WORK INSTRUCTIONS: In the data that follows, count each line holding the string "hidden"; answer with the number only.

-- start of INPUT --

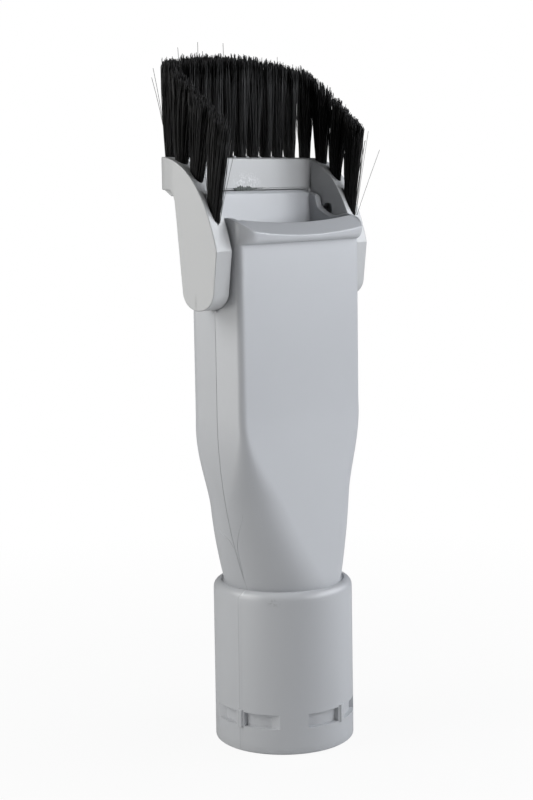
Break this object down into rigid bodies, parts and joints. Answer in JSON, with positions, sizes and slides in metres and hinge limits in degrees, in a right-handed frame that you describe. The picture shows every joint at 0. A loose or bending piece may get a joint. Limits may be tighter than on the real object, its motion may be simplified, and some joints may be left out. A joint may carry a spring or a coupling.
{
  "type": "vacuum brush nozzle",
  "caption": "Narrow suction nozzle with a round socket collar, a wide flat mouth with a flared lip, and a hinged U-shaped frame of stiff black bristles round its back and sides.",
  "frame": {"origin": "centre of the round socket's bottom rim, on the surface that the nozzle stands on", "axes": "+Z along the socket's axis, from the socket up to the mouth and the bristles; -Y is the front, on the side of the flared lip; X runs along the wide mouth and the brush frame's hinge"},
  "size_m": [0.072, 0.04, 0.1947],
  "materials": {
    "body_grey": "satin moulded light grey plastic",
    "frame_grey": "satin moulded light grey plastic, slightly warmer",
    "bristle_black": "black synthetic bristle filaments",
    "anchor_metal": "plain drawn metal strip, hidden in the tuft holes"
  },
  "bodies": {
    "nozzle": {"nozzle_body": "body_grey"},
    "brush": {"brush_frame": "frame_grey", "bristle_tuft_01": "bristle_black", "bristle_tuft_02": "bristle_black", "bristle_tuft_03": "bristle_black", "bristle_tuft_04": "bristle_black", "bristle_tuft_05": "bristle_black", "bristle_tuft_06": "bristle_black", "bristle_tuft_07": "bristle_black", "bristle_tuft_08": "bristle_black", "bristle_tuft_09": "bristle_black", "bristle_tuft_10": "bristle_black", "bristle_tuft_11": "bristle_black", "bristle_tuft_12": "bristle_black", "bristle_tuft_13": "bristle_black", "bristle_tuft_14": "bristle_black", "bristle_tuft_15": "bristle_black", "bristle_tuft_16": "bristle_black", "bristle_tuft_17": "bristle_black", "tuft_anchor_01": "anchor_metal", "tuft_anchor_02": "anchor_metal", "tuft_anchor_03": "anchor_metal", "tuft_anchor_04": "anchor_metal", "tuft_anchor_05": "anchor_metal", "tuft_anchor_06": "anchor_metal", "tuft_anchor_07": "anchor_metal", "tuft_anchor_08": "anchor_metal", "tuft_anchor_09": "anchor_metal", "tuft_anchor_10": "anchor_metal", "tuft_anchor_11": "anchor_metal", "tuft_anchor_12": "anchor_metal", "tuft_anchor_13": "anchor_metal", "tuft_anchor_14": "anchor_metal", "tuft_anchor_15": "anchor_metal", "tuft_anchor_16": "anchor_metal", "tuft_anchor_17": "anchor_metal"}
  },
  "joints": [
    {"name": "brush_hinge", "type": "hinge", "parent": "nozzle", "child": "brush", "pos_m": [0, 0, 0.1315], "axis": [1, 0, 0], "range_deg": [0, 175]}
  ]
}
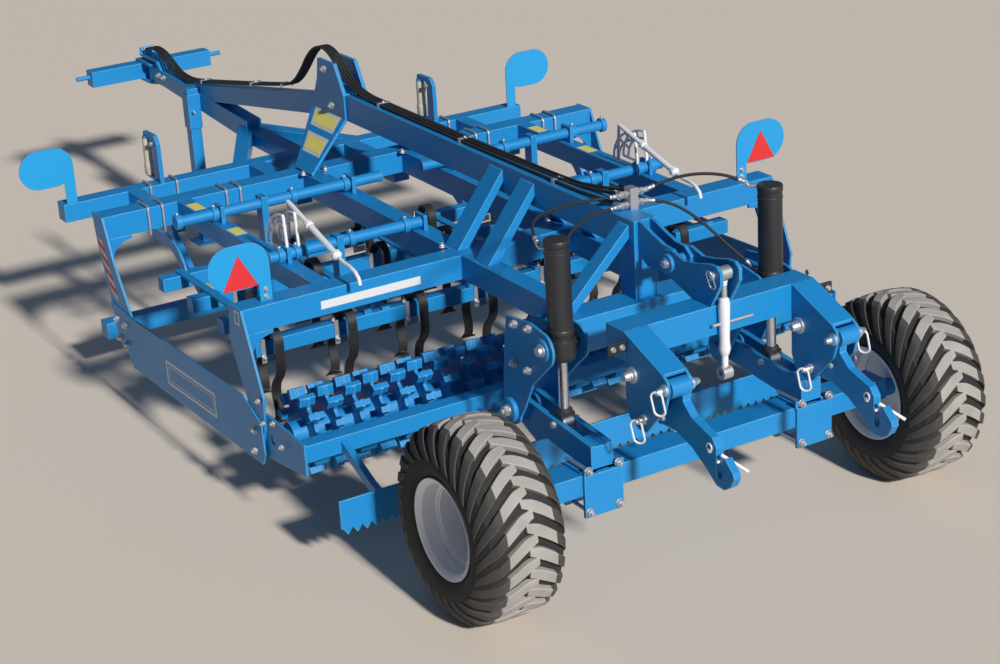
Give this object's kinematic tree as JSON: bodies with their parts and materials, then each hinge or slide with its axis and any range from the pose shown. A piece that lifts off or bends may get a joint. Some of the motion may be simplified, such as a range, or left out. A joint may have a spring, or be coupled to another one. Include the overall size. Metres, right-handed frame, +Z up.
{
  "type": "seedbed cultivator",
  "caption": "Trailed seedbed cultivator on a swinging transport axle, with spring tines, toothed roller, levelling boards, drawbar crossbar, parking stand and a rear seed drill hitch.",
  "frame": {"origin": "on the ground under the middle of the machine's outer box", "axes": "+X to the right, +Y forward towards the tractor, +Z up"},
  "size_m": [3.3198, 6.895, 1.5837],
  "materials": {
    "blue_paint": "gloss enamel, bright azure in the light",
    "tyre": "matt black rubber",
    "rim_silver": "silver paint",
    "chrome_rod": "hard chrome",
    "tine_steel": "black spring steel",
    "black_paint": "black satin paint",
    "hose_rubber": "black braided hydraulic hose",
    "plated_steel": "zinc plated"
  },
  "bodies": {
    "root": {"backbone": "blue_paint", "centre_rail_left": "blue_paint", "centre_rail_right": "blue_paint", "chassis_cheeks_left": "blue_paint", "chassis_cheeks_right": "blue_paint", "cross_tube": "blue_paint", "depth_shafts": "blue_paint", "drawbar": "blue_paint", "drill_hitch_beam": "blue_paint", "drill_link_left": "blue_paint", "drill_link_right": "blue_paint", "end_plates_left": "blue_paint", "end_plates_right": "blue_paint", "front_bar_arms": "blue_paint", "front_beam": "blue_paint", "front_levelling_bar": "blue_paint", "hitch_arm_left": "blue_paint", "hitch_arm_right": "blue_paint", "hitch_mast": "blue_paint", "lift_hoses_left": "hose_rubber", "lift_hoses_right": "hose_rubber", "marker_boards": "blue_paint", "middle_beam": "blue_paint", "rear_beam": "blue_paint", "rear_board_arms": "blue_paint", "rear_levelling_board": "blue_paint", "rear_pillar": "blue_paint", "roller_beam": "blue_paint", "roller_plates": "blue_paint", "side_panel_left": "blue_paint", "side_panel_right": "blue_paint", "side_rail_left": "blue_paint", "side_rail_right": "blue_paint", "spring_dampers": "blue_paint", "struts": "blue_paint", "supply_hoses": "hose_rubber", "tine_bars": "blue_paint", "tine_ties": "blue_paint", "tines_front": "tine_steel", "tines_rear": "tine_steel", "top_beam": "blue_paint", "top_link": "plated_steel", "tower": "blue_paint", "valve_block": "plated_steel"},
    "hitch_crossbar": {"hitch_crossbar": "blue_paint"},
    "axle": {"axle_beam": "blue_paint", "axle_arm_left": "blue_paint", "axle_arm_right": "blue_paint"},
    "wheel_left": {"tyre_left": "tyre", "rim_left": "rim_silver"},
    "wheel_right": {"tyre_right": "tyre", "rim_right": "rim_silver"},
    "barrel_left": {"cylinder_barrel_left": "black_paint"},
    "barrel_right": {"cylinder_barrel_right": "black_paint"},
    "rod_left": {"cylinder_rod_left": "chrome_rod"},
    "rod_right": {"cylinder_rod_right": "chrome_rod"},
    "roller": {"roller": "blue_paint"},
    "parking_stand": {"parking_stand": "blue_paint"}
  },
  "joints": [
    {"name": "crossbar_swivel", "type": "hinge", "parent": "root", "child": "hitch_crossbar", "pos_m": [0, 3.2625, 0.94], "axis": [0, 0, 1], "range_deg": [-50, 50]},
    {"name": "axle_lift", "type": "hinge", "parent": "root", "child": "axle", "pos_m": [0, -2.1525, 0.62], "axis": [-1, 0, 0], "range_deg": [0, 35]},
    {"name": "wheel_left_spin", "type": "hinge", "parent": "axle", "child": "wheel_left", "pos_m": [-1.12, -2.6445, 0.432], "axis": [1, 0, 0], "continuous": true},
    {"name": "wheel_right_spin", "type": "hinge", "parent": "axle", "child": "wheel_right", "pos_m": [1.12, -2.6445, 0.432], "axis": [1, 0, 0], "continuous": true},
    {"name": "roller_spin", "type": "hinge", "parent": "root", "child": "roller", "pos_m": [0, -1.4425, 0.45], "axis": [1, 0, 0], "continuous": true},
    {"name": "stand_slide", "type": "slide", "parent": "root", "child": "parking_stand", "axis": [0, 0, 1], "range_m": [0, 0.45]},
    {"name": "barrel_left_tilt", "type": "hinge", "parent": "root", "child": "barrel_left", "pos_m": [-0.555, -2.4325, 0.985], "axis": [1, 0, 0], "range_deg": [0, 14]},
    {"name": "rod_left_slide", "type": "slide", "parent": "barrel_left", "child": "rod_left", "axis": [0, 0, 1], "range_m": [0, 0.165]},
    {"name": "barrel_right_tilt", "type": "hinge", "parent": "root", "child": "barrel_right", "pos_m": [0.555, -2.4325, 0.985], "axis": [1, 0, 0], "range_deg": [0, 14]},
    {"name": "rod_right_slide", "type": "slide", "parent": "barrel_right", "child": "rod_right", "axis": [0, 0, 1], "range_m": [0, 0.165]}
  ],
  "couplings": [
    {"joint": "barrel_left_tilt", "follows": "axle_lift", "ratio": 0.3866},
    {"joint": "rod_left_slide", "follows": "axle_lift", "m_per_rad": 0.2616},
    {"joint": "barrel_right_tilt", "follows": "axle_lift", "ratio": 0.3866},
    {"joint": "rod_right_slide", "follows": "axle_lift", "m_per_rad": 0.2616}
  ]
}
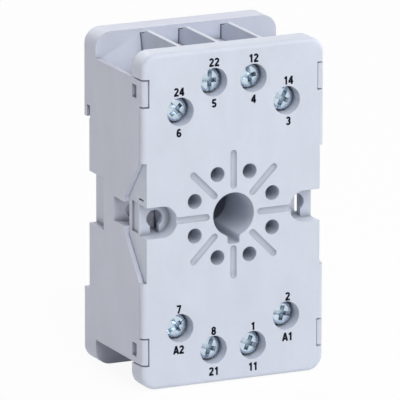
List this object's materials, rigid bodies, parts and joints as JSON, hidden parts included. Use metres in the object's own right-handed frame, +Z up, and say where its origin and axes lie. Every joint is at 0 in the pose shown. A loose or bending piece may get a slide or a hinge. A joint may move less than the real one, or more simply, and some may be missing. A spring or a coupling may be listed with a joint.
{
  "type": "relay socket",
  "caption": "Light grey relay socket with a ring of pin holes round a key hole, screw terminals at both ends, side pockets for panel screws, and a rail seat with a sliding latch.",
  "frame": {"origin": "middle of the plane that seats on the front of the rail, on the socket's centre line", "axes": "+X to the right seen from the front, +Y to the rear, towards the rail, +Z up"},
  "size_m": [0.0378, 0.026, 0.065],
  "materials": {
    "housing": "light grey moulded thermoplastic, fine satin grain",
    "latch": "mid grey moulded thermoplastic, satin",
    "spring": "bright drawn spring wire",
    "contact": "stamped brass strip",
    "clamp": "zinc-plated steel, bluish passivated",
    "screw": "zinc-plated steel, bluish passivated, bright"
  },
  "bodies": {
    "housing": {"base": "housing", "front_block": "housing", "latch_spring": "spring", "contact_1": "contact", "contact_2": "contact", "contact_3": "contact", "contact_4": "contact", "contact_5": "contact", "contact_6": "contact", "contact_7": "contact", "contact_8": "contact"},
    "latch": {"rail_latch": "latch"},
    "clamp_1": {"clamp_1": "clamp"},
    "screw_1": {"screw_1": "screw"},
    "clamp_2": {"clamp_2": "clamp"},
    "screw_2": {"screw_2": "screw"},
    "clamp_3": {"clamp_3": "clamp"},
    "screw_3": {"screw_3": "screw"},
    "clamp_4": {"clamp_4": "clamp"},
    "screw_4": {"screw_4": "screw"},
    "clamp_5": {"clamp_5": "clamp"},
    "screw_5": {"screw_5": "screw"},
    "clamp_6": {"clamp_6": "clamp"},
    "screw_6": {"screw_6": "screw"},
    "clamp_7": {"clamp_7": "clamp"},
    "screw_7": {"screw_7": "screw"},
    "clamp_8": {"clamp_8": "clamp"},
    "screw_8": {"screw_8": "screw"}
  },
  "joints": [
    {"name": "latch_slide", "type": "slide", "parent": "housing", "child": "latch", "axis": [0, 0, -1], "range_m": [0, 0.003], "stiffness_N_per_m": 500, "springref_m": -0.001, "deforming": ["latch_spring"]},
    {"name": "clamp_1_slide", "type": "slide", "parent": "housing", "child": "clamp_1", "axis": [0, 1, 0], "range_m": [0, 0.00273]},
    {"name": "screw_1_turn", "type": "hinge", "parent": "clamp_1", "child": "screw_1", "pos_m": [0.0041, -0.0188, -0.02595], "axis": [0, 1, 0], "range_deg": [0, 1966]},
    {"name": "clamp_2_slide", "type": "slide", "parent": "housing", "child": "clamp_2", "axis": [0, 1, 0], "range_m": [0, 0.00273]},
    {"name": "screw_2_turn", "type": "hinge", "parent": "clamp_2", "child": "screw_2", "pos_m": [0.01105, -0.0188, -0.02095], "axis": [0, 1, 0], "range_deg": [0, 1966]},
    {"name": "clamp_3_slide", "type": "slide", "parent": "housing", "child": "clamp_3", "axis": [0, 1, 0], "range_m": [0, 0.00273]},
    {"name": "screw_3_turn", "type": "hinge", "parent": "clamp_3", "child": "screw_3", "pos_m": [0.01105, -0.0188, 0.02095], "axis": [0, 1, 0], "range_deg": [0, 1966]},
    {"name": "clamp_4_slide", "type": "slide", "parent": "housing", "child": "clamp_4", "axis": [0, 1, 0], "range_m": [0, 0.00273]},
    {"name": "screw_4_turn", "type": "hinge", "parent": "clamp_4", "child": "screw_4", "pos_m": [0.0041, -0.0188, 0.02595], "axis": [0, 1, 0], "range_deg": [0, 1966]},
    {"name": "clamp_5_slide", "type": "slide", "parent": "housing", "child": "clamp_5", "axis": [0, 1, 0], "range_m": [0, 0.00273]},
    {"name": "screw_5_turn", "type": "hinge", "parent": "clamp_5", "child": "screw_5", "pos_m": [-0.0041, -0.0188, 0.02595], "axis": [0, 1, 0], "range_deg": [0, 1966]},
    {"name": "clamp_6_slide", "type": "slide", "parent": "housing", "child": "clamp_6", "axis": [0, 1, 0], "range_m": [0, 0.00273]},
    {"name": "screw_6_turn", "type": "hinge", "parent": "clamp_6", "child": "screw_6", "pos_m": [-0.01105, -0.0188, 0.02095], "axis": [0, 1, 0], "range_deg": [0, 1966]},
    {"name": "clamp_7_slide", "type": "slide", "parent": "housing", "child": "clamp_7", "axis": [0, 1, 0], "range_m": [0, 0.00273]},
    {"name": "screw_7_turn", "type": "hinge", "parent": "clamp_7", "child": "screw_7", "pos_m": [-0.01105, -0.0188, -0.02095], "axis": [0, 1, 0], "range_deg": [0, 1966]},
    {"name": "clamp_8_slide", "type": "slide", "parent": "housing", "child": "clamp_8", "axis": [0, 1, 0], "range_m": [0, 0.00273]},
    {"name": "screw_8_turn", "type": "hinge", "parent": "clamp_8", "child": "screw_8", "pos_m": [-0.0041, -0.0188, -0.02595], "axis": [0, 1, 0], "range_deg": [0, 1966]}
  ],
  "couplings": [
    {"joint": "screw_1_turn", "follows": "clamp_1_slide", "rad_per_m": 12566},
    {"joint": "screw_2_turn", "follows": "clamp_2_slide", "rad_per_m": 12566},
    {"joint": "screw_3_turn", "follows": "clamp_3_slide", "rad_per_m": 12566},
    {"joint": "screw_4_turn", "follows": "clamp_4_slide", "rad_per_m": 12566},
    {"joint": "screw_5_turn", "follows": "clamp_5_slide", "rad_per_m": 12566},
    {"joint": "screw_6_turn", "follows": "clamp_6_slide", "rad_per_m": 12566},
    {"joint": "screw_7_turn", "follows": "clamp_7_slide", "rad_per_m": 12566},
    {"joint": "screw_8_turn", "follows": "clamp_8_slide", "rad_per_m": 12566}
  ]
}
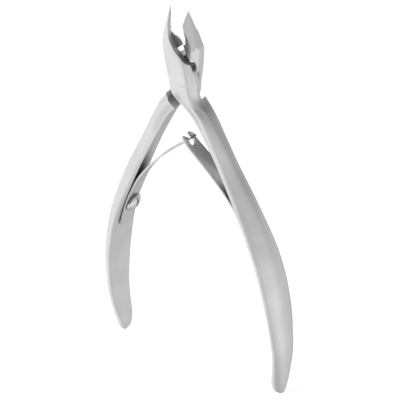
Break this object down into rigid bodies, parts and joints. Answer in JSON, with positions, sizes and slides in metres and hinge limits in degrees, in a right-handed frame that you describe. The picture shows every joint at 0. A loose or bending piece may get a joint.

-- end of INPUT --

OUTPUT OF THE EXERCISE: 2